The more precise claim is that the patch set identifies plausible native macOS 26 routes for each of those performance surfaces, implements them behind disabled feature flags, integrates them into Chromium’s build files, and verifies syntax shape outside the target OS. The next stage is not to write a nicer table. It is to apply the patches on a real macOS 26 host, build arm64 Chromium with Xcode 26, enable selected feature groups one at a time, and run the traces that separate causality from enthusiasm.

That testing should be grouped by surface rather than by patch pride. Launch tests need cold and warm starts, dyld closure present and absent, renderer spawn microbenchmarks, and helper-process attribution checks. Rendering tests need frame pacing on 60 Hz and 120 Hz panels, GPU queue depth, memory residency behavior, and visual correctness around interpolation. Input tests need hardware timestamp propagation and actual interaction traces, not merely event-loop optimism. Disk tests need APFS and non-APFS volumes, cross-volume failure, cache eviction, and streamed partial writes. Power tests need sustained workloads, thermal transitions, Low Power Mode, background tabs, and battery draw over time.
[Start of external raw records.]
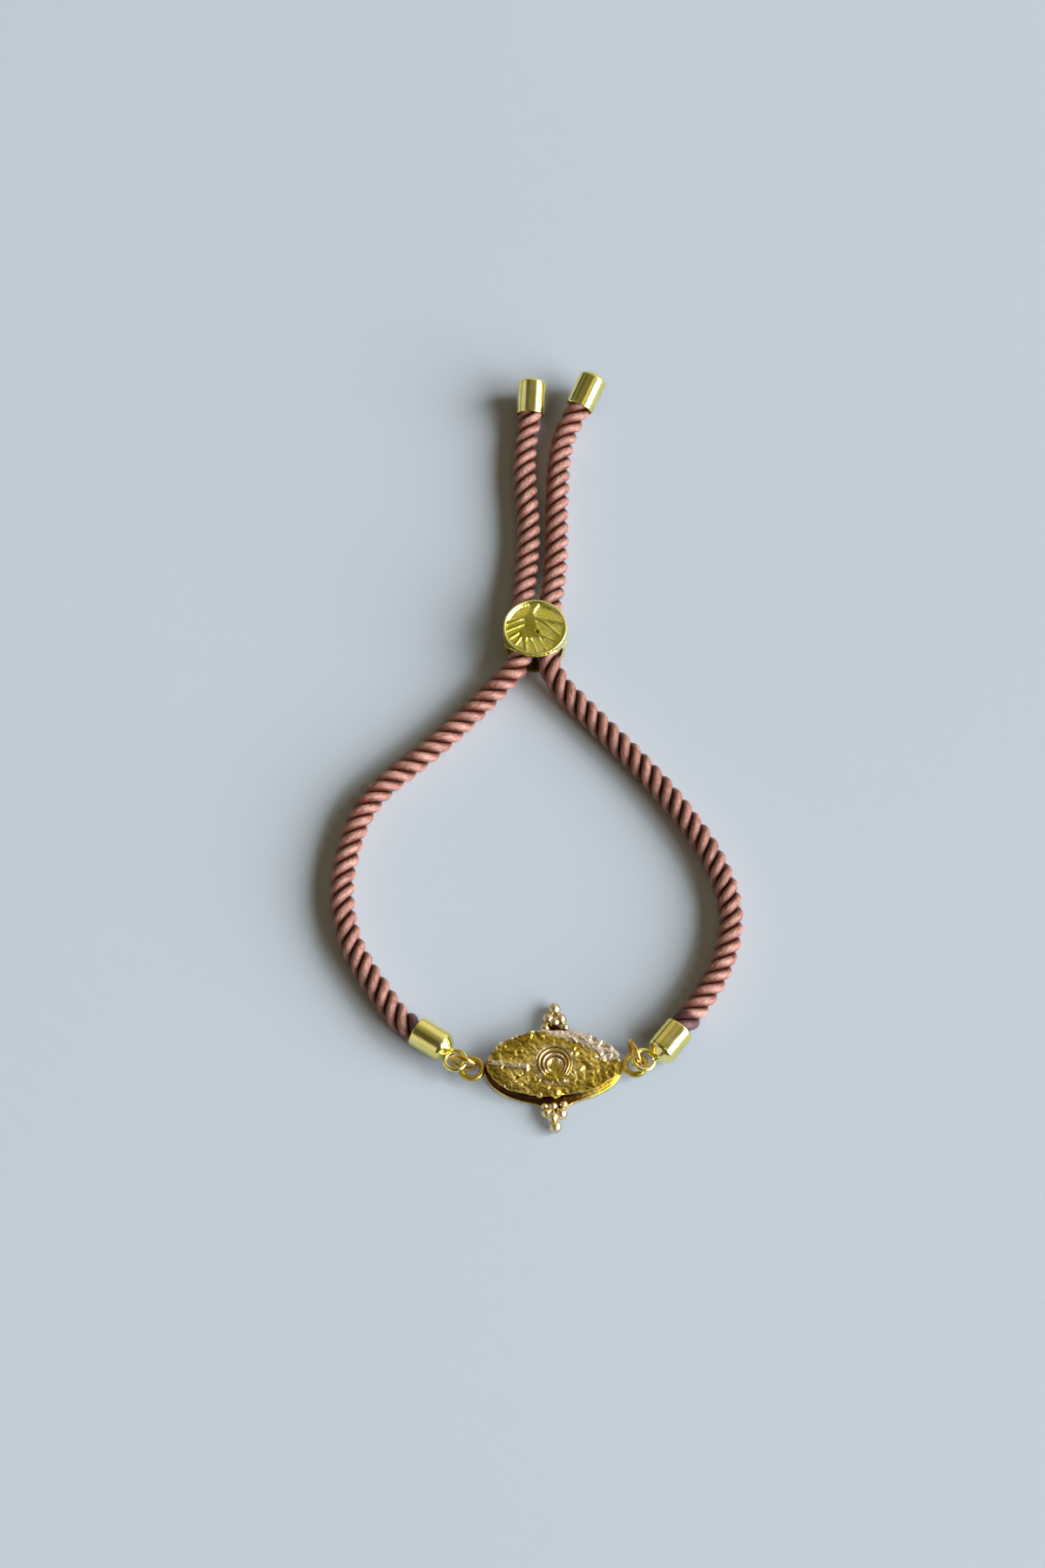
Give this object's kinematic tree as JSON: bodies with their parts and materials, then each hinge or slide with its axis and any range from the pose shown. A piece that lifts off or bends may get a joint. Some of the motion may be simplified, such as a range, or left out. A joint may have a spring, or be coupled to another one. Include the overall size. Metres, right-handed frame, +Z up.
{
  "type": "rope bracelet",
  "caption": "Adjustable twisted-cord bracelet: cast oval connector with a raised crescent, jump rings, looped cord caps, drum slider with a tree relief, capped tails.",
  "frame": {"origin": "centre of the bracelet's footprint on the surface that it lies on", "axes": "+Y from the connector through the slider to the rope tails, +Z up from the surface, +X to the right of the picture"},
  "size_m": [0.0503, 0.1063, 0.0052],
  "materials": {
    "rope_cord": "three-strand twisted satin cord, dusty rose-brown",
    "warm_gold": "polished warm gold plating, hammered on the connector's face",
    "bright_gold": "bright lemon-gold plating"
  },
  "bodies": {
    "root": {"connector": "warm_gold", "jump_ring_left": "warm_gold", "jump_ring_right": "warm_gold", "lower_cap_left": "bright_gold", "lower_cap_right": "bright_gold", "rope_left": "rope_cord", "rope_right": "rope_cord", "slider": "bright_gold", "upper_cap_left": "bright_gold", "upper_cap_right": "bright_gold"}
  },
  "joints": []
}
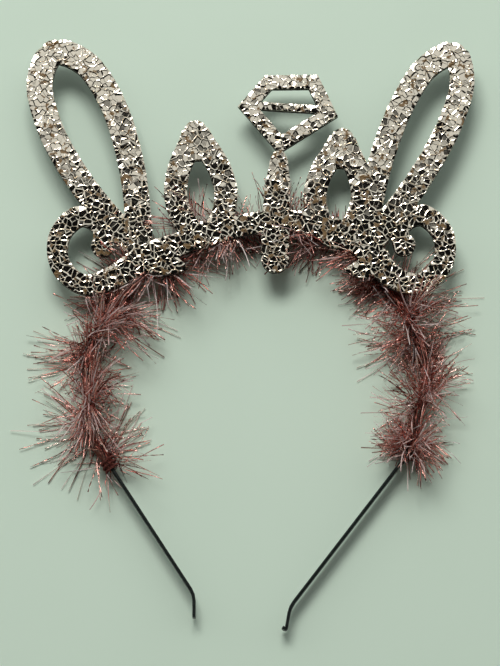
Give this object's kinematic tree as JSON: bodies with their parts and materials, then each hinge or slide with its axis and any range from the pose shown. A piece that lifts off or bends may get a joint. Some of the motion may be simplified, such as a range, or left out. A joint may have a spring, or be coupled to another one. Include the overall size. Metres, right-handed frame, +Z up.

This is where native optimization becomes less cinematic and more useful. The benchmark is not a single number. It is a map of where the browser can trust the operating system more than it used to, where it must still own the portable path, and where the native API is charming but not worth the complexity.

What this proved

The obvious lesson is that macOS 26 exposes useful native performance surfaces for a browser like Chromium. That is true, but it is not quite the lesson.

The better lesson is that native optimization is mostly translation work.

You translate dyld’s ability to precompute into a launch artifact. You translate APFS copy-on-write into cache policy. You translate CAMetalDisplayLink deadlines into compositor timing. You translate NSEvent.timestamp into a latency origin. You translate thermal and battery signals into scheduling restraint. You translate App Intents, Spotlight, Live Activities, and native menus into product surfaces that reduce custom work rather than merely decorate it. And at every translation boundary, you keep the old route available, because a browser is not allowed to be elegant only on the day the demo is recorded.

That is what made this exercise satisfying. It did not produce a single heroic patch. It produced a route map, a set of guarded crossings, and a list of places where the browser could stop pretending the operating system was just a filesystem with windows.

The next field entry belongs to the Mac build.

The compiler has inspected the specimens. The weather has not yet been walked.